• [Description of the task]: Quote every line as given.

• [Source data]:
- - - - -

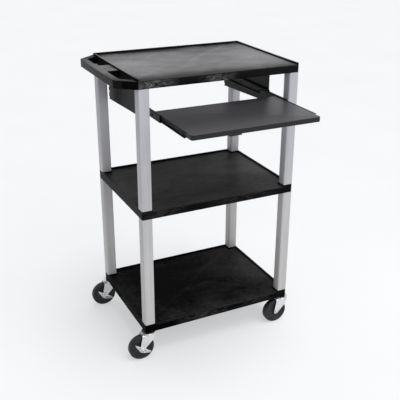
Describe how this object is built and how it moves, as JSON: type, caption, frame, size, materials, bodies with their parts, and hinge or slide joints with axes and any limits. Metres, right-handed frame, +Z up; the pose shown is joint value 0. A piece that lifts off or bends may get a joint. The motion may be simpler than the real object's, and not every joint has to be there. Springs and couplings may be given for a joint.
{
  "type": "audio visual cart",
  "caption": "Three-shelf plastic cart on square legs and swivel casters, with a moulded push handle and a keyboard tray that pulls out on slides",
  "frame": {"origin": "on the floor under the middle of the cart's whole footprint, with the tray pulled out", "axes": "+Z up, -X the push handle's side, -Y the front where the tray pulls out"},
  "size_m": [0.687, 0.7172, 1.063],
  "materials": {
    "shelf_plastic": "moulded black structural foam, satin with pale flow marks",
    "leg_plastic": "nickel-grey moulded tube, satin",
    "tray_board": "black laminated board, satin",
    "black_plastic": "black moulded plastic, satin",
    "black_steel": "black painted sheet steel, semi-gloss",
    "zinc_steel": "bright zinc plate",
    "bearing_steel": "oiled sintered steel",
    "wheel_rubber": "smooth black rubber"
  },
  "bodies": {
    "cart_frame": {"top_shelf": "shelf_plastic", "middle_shelf": "shelf_plastic", "bottom_shelf": "shelf_plastic", "upper_leg_front_left": "leg_plastic", "upper_leg_front_right": "leg_plastic", "upper_leg_rear_left": "leg_plastic", "upper_leg_rear_right": "leg_plastic", "lower_leg_front_left": "leg_plastic", "lower_leg_front_right": "leg_plastic", "lower_leg_rear_left": "leg_plastic", "lower_leg_rear_right": "leg_plastic", "left_tray_plate": "black_steel", "left_outer_slide": "black_steel", "right_tray_plate": "black_steel", "right_outer_slide": "black_steel", "plate_screw_front_left": "zinc_steel", "plate_screw_rear_left": "zinc_steel", "plate_screw_front_right": "zinc_steel", "plate_screw_rear_right": "zinc_steel", "outer_slide_screw_front_left": "zinc_steel", "outer_slide_screw_rear_left": "zinc_steel", "outer_slide_screw_front_right": "zinc_steel", "outer_slide_screw_rear_right": "zinc_steel", "caster_stem_front_left": "zinc_steel", "caster_stem_front_right": "zinc_steel", "caster_stem_rear_left": "zinc_steel", "caster_stem_rear_right": "zinc_steel"},
    "keyboard_tray": {"keyboard_tray": "tray_board", "tray_pull": "black_plastic", "left_inner_slide": "black_steel", "right_inner_slide": "black_steel", "inner_slide_screw_front_left": "zinc_steel", "inner_slide_screw_rear_left": "zinc_steel", "inner_slide_screw_front_right": "zinc_steel", "inner_slide_screw_rear_right": "zinc_steel"},
    "left_middle_slide": {"left_middle_slide": "black_steel"},
    "right_middle_slide": {"right_middle_slide": "black_steel"},
    "caster_front_left": {"caster_fork_front_left": "zinc_steel", "axle_bolt_front_left": "zinc_steel", "axle_nut_front_left": "zinc_steel", "wheel_sleeve_front_left": "bearing_steel"},
    "wheel_front_left": {"caster_wheel_front_left": "wheel_rubber"},
    "caster_front_right": {"caster_fork_front_right": "zinc_steel", "axle_bolt_front_right": "zinc_steel", "axle_nut_front_right": "zinc_steel", "wheel_sleeve_front_right": "bearing_steel"},
    "wheel_front_right": {"caster_wheel_front_right": "wheel_rubber"},
    "caster_rear_left": {"caster_fork_rear_left": "zinc_steel", "axle_bolt_rear_left": "zinc_steel", "axle_nut_rear_left": "zinc_steel", "wheel_sleeve_rear_left": "bearing_steel"},
    "wheel_rear_left": {"caster_wheel_rear_left": "wheel_rubber"},
    "caster_rear_right": {"caster_fork_rear_right": "zinc_steel", "axle_bolt_rear_right": "zinc_steel", "axle_nut_rear_right": "zinc_steel", "wheel_sleeve_rear_right": "bearing_steel"},
    "wheel_rear_right": {"caster_wheel_rear_right": "wheel_rubber"},
    "pedal_front_left": {"brake_pedal_front_left": "zinc_steel"},
    "pedal_rear_left": {"brake_pedal_rear_left": "zinc_steel"}
  },
  "joints": [
    {"name": "tray_travel", "type": "slide", "parent": "cart_frame", "child": "keyboard_tray", "axis": [0, 1, 0], "range_m": [0, 0.308]},
    {"name": "left_middle_slide_travel", "type": "slide", "parent": "cart_frame", "child": "left_middle_slide", "axis": [0, 1, 0], "range_m": [0, 0.154]},
    {"name": "right_middle_slide_travel", "type": "slide", "parent": "cart_frame", "child": "right_middle_slide", "axis": [0, 1, 0], "range_m": [0, 0.154]},
    {"name": "caster_swivel_front_left", "type": "hinge", "parent": "cart_frame", "child": "caster_front_left", "pos_m": [-0.26455, -0.09715, 0.104], "axis": [0, 0, 1], "continuous": true},
    {"name": "wheel_spin_front_left", "type": "hinge", "parent": "caster_front_left", "child": "wheel_front_left", "pos_m": [-0.29455, -0.09715, 0.049], "axis": [0, 1, 0], "continuous": true},
    {"name": "caster_swivel_front_right", "type": "hinge", "parent": "cart_frame", "child": "caster_front_right", "pos_m": [0.31705, -0.09715, 0.104], "axis": [0, 0, 1], "continuous": true},
    {"name": "wheel_spin_front_right", "type": "hinge", "parent": "caster_front_right", "child": "wheel_front_right", "pos_m": [0.28705, -0.09715, 0.049], "axis": [0, 1, 0], "continuous": true},
    {"name": "caster_swivel_rear_left", "type": "hinge", "parent": "cart_frame", "child": "caster_rear_left", "pos_m": [-0.26455, 0.33205, 0.104], "axis": [0, 0, 1], "continuous": true},
    {"name": "wheel_spin_rear_left", "type": "hinge", "parent": "caster_rear_left", "child": "wheel_rear_left", "pos_m": [-0.29455, 0.33205, 0.049], "axis": [0, 1, 0], "continuous": true},
    {"name": "caster_swivel_rear_right", "type": "hinge", "parent": "cart_frame", "child": "caster_rear_right", "pos_m": [0.31705, 0.33205, 0.104], "axis": [0, 0, 1], "continuous": true},
    {"name": "wheel_spin_rear_right", "type": "hinge", "parent": "caster_rear_right", "child": "wheel_rear_right", "pos_m": [0.28705, 0.33205, 0.049], "axis": [0, 1, 0], "continuous": true},
    {"name": "brake_pedal_rock_front_left", "type": "hinge", "parent": "caster_front_left", "child": "pedal_front_left", "pos_m": [-0.29455, -0.11645, 0.049], "axis": [0, 1, 0], "range_deg": [-45, 0]},
    {"name": "brake_pedal_rock_rear_left", "type": "hinge", "parent": "caster_rear_left", "child": "pedal_rear_left", "pos_m": [-0.29455, 0.31275, 0.049], "axis": [0, 1, 0], "range_deg": [-45, 0]}
  ],
  "couplings": [
    {"joint": "left_middle_slide_travel", "follows": "tray_travel", "ratio": 0.5},
    {"joint": "right_middle_slide_travel", "follows": "tray_travel", "ratio": 0.5}
  ]
}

- - - - -

• [Exercise result]:
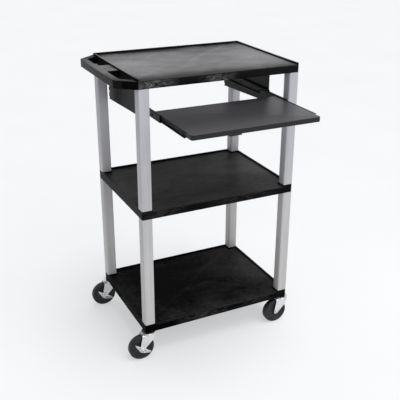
Describe how this object is built and how it moves, as JSON: type, caption, frame, size, materials, bodies with their parts, and hinge or slide joints with axes and any limits. Metres, right-handed frame, +Z up; the pose shown is joint value 0. A piece that lifts off or bends may get a joint. The motion may be simpler than the real object's, and not every joint has to be there. Springs and couplings may be given for a joint.
{
  "type": "audio visual cart",
  "caption": "Three-shelf plastic cart on square legs and swivel casters, with a moulded push handle and a keyboard tray that pulls out on slides",
  "frame": {"origin": "on the floor under the middle of the cart's whole footprint, with the tray pulled out", "axes": "+Z up, -X the push handle's side, -Y the front where the tray pulls out"},
  "size_m": [0.687, 0.7172, 1.063],
  "materials": {
    "shelf_plastic": "moulded black structural foam, satin with pale flow marks",
    "leg_plastic": "nickel-grey moulded tube, satin",
    "tray_board": "black laminated board, satin",
    "black_plastic": "black moulded plastic, satin",
    "black_steel": "black painted sheet steel, semi-gloss",
    "zinc_steel": "bright zinc plate",
    "bearing_steel": "oiled sintered steel",
    "wheel_rubber": "smooth black rubber"
  },
  "bodies": {
    "cart_frame": {"top_shelf": "shelf_plastic", "middle_shelf": "shelf_plastic", "bottom_shelf": "shelf_plastic", "upper_leg_front_left": "leg_plastic", "upper_leg_front_right": "leg_plastic", "upper_leg_rear_left": "leg_plastic", "upper_leg_rear_right": "leg_plastic", "lower_leg_front_left": "leg_plastic", "lower_leg_front_right": "leg_plastic", "lower_leg_rear_left": "leg_plastic", "lower_leg_rear_right": "leg_plastic", "left_tray_plate": "black_steel", "left_outer_slide": "black_steel", "right_tray_plate": "black_steel", "right_outer_slide": "black_steel", "plate_screw_front_left": "zinc_steel", "plate_screw_rear_left": "zinc_steel", "plate_screw_front_right": "zinc_steel", "plate_screw_rear_right": "zinc_steel", "outer_slide_screw_front_left": "zinc_steel", "outer_slide_screw_rear_left": "zinc_steel", "outer_slide_screw_front_right": "zinc_steel", "outer_slide_screw_rear_right": "zinc_steel", "caster_stem_front_left": "zinc_steel", "caster_stem_front_right": "zinc_steel", "caster_stem_rear_left": "zinc_steel", "caster_stem_rear_right": "zinc_steel"},
    "keyboard_tray": {"keyboard_tray": "tray_board", "tray_pull": "black_plastic", "left_inner_slide": "black_steel", "right_inner_slide": "black_steel", "inner_slide_screw_front_left": "zinc_steel", "inner_slide_screw_rear_left": "zinc_steel", "inner_slide_screw_front_right": "zinc_steel", "inner_slide_screw_rear_right": "zinc_steel"},
    "left_middle_slide": {"left_middle_slide": "black_steel"},
    "right_middle_slide": {"right_middle_slide": "black_steel"},
    "caster_front_left": {"caster_fork_front_left": "zinc_steel", "axle_bolt_front_left": "zinc_steel", "axle_nut_front_left": "zinc_steel", "wheel_sleeve_front_left": "bearing_steel"},
    "wheel_front_left": {"caster_wheel_front_left": "wheel_rubber"},
    "caster_front_right": {"caster_fork_front_right": "zinc_steel", "axle_bolt_front_right": "zinc_steel", "axle_nut_front_right": "zinc_steel", "wheel_sleeve_front_right": "bearing_steel"},
    "wheel_front_right": {"caster_wheel_front_right": "wheel_rubber"},
    "caster_rear_left": {"caster_fork_rear_left": "zinc_steel", "axle_bolt_rear_left": "zinc_steel", "axle_nut_rear_left": "zinc_steel", "wheel_sleeve_rear_left": "bearing_steel"},
    "wheel_rear_left": {"caster_wheel_rear_left": "wheel_rubber"},
    "caster_rear_right": {"caster_fork_rear_right": "zinc_steel", "axle_bolt_rear_right": "zinc_steel", "axle_nut_rear_right": "zinc_steel", "wheel_sleeve_rear_right": "bearing_steel"},
    "wheel_rear_right": {"caster_wheel_rear_right": "wheel_rubber"},
    "pedal_front_left": {"brake_pedal_front_left": "zinc_steel"},
    "pedal_rear_left": {"brake_pedal_rear_left": "zinc_steel"}
  },
  "joints": [
    {"name": "tray_travel", "type": "slide", "parent": "cart_frame", "child": "keyboard_tray", "axis": [0, 1, 0], "range_m": [0, 0.308]},
    {"name": "left_middle_slide_travel", "type": "slide", "parent": "cart_frame", "child": "left_middle_slide", "axis": [0, 1, 0], "range_m": [0, 0.154]},
    {"name": "right_middle_slide_travel", "type": "slide", "parent": "cart_frame", "child": "right_middle_slide", "axis": [0, 1, 0], "range_m": [0, 0.154]},
    {"name": "caster_swivel_front_left", "type": "hinge", "parent": "cart_frame", "child": "caster_front_left", "pos_m": [-0.26455, -0.09715, 0.104], "axis": [0, 0, 1], "continuous": true},
    {"name": "wheel_spin_front_left", "type": "hinge", "parent": "caster_front_left", "child": "wheel_front_left", "pos_m": [-0.29455, -0.09715, 0.049], "axis": [0, 1, 0], "continuous": true},
    {"name": "caster_swivel_front_right", "type": "hinge", "parent": "cart_frame", "child": "caster_front_right", "pos_m": [0.31705, -0.09715, 0.104], "axis": [0, 0, 1], "continuous": true},
    {"name": "wheel_spin_front_right", "type": "hinge", "parent": "caster_front_right", "child": "wheel_front_right", "pos_m": [0.28705, -0.09715, 0.049], "axis": [0, 1, 0], "continuous": true},
    {"name": "caster_swivel_rear_left", "type": "hinge", "parent": "cart_frame", "child": "caster_rear_left", "pos_m": [-0.26455, 0.33205, 0.104], "axis": [0, 0, 1], "continuous": true},
    {"name": "wheel_spin_rear_left", "type": "hinge", "parent": "caster_rear_left", "child": "wheel_rear_left", "pos_m": [-0.29455, 0.33205, 0.049], "axis": [0, 1, 0], "continuous": true},
    {"name": "caster_swivel_rear_right", "type": "hinge", "parent": "cart_frame", "child": "caster_rear_right", "pos_m": [0.31705, 0.33205, 0.104], "axis": [0, 0, 1], "continuous": true},
    {"name": "wheel_spin_rear_right", "type": "hinge", "parent": "caster_rear_right", "child": "wheel_rear_right", "pos_m": [0.28705, 0.33205, 0.049], "axis": [0, 1, 0], "continuous": true},
    {"name": "brake_pedal_rock_front_left", "type": "hinge", "parent": "caster_front_left", "child": "pedal_front_left", "pos_m": [-0.29455, -0.11645, 0.049], "axis": [0, 1, 0], "range_deg": [-45, 0]},
    {"name": "brake_pedal_rock_rear_left", "type": "hinge", "parent": "caster_rear_left", "child": "pedal_rear_left", "pos_m": [-0.29455, 0.31275, 0.049], "axis": [0, 1, 0], "range_deg": [-45, 0]}
  ],
  "couplings": [
    {"joint": "left_middle_slide_travel", "follows": "tray_travel", "ratio": 0.5},
    {"joint": "right_middle_slide_travel", "follows": "tray_travel", "ratio": 0.5}
  ]
}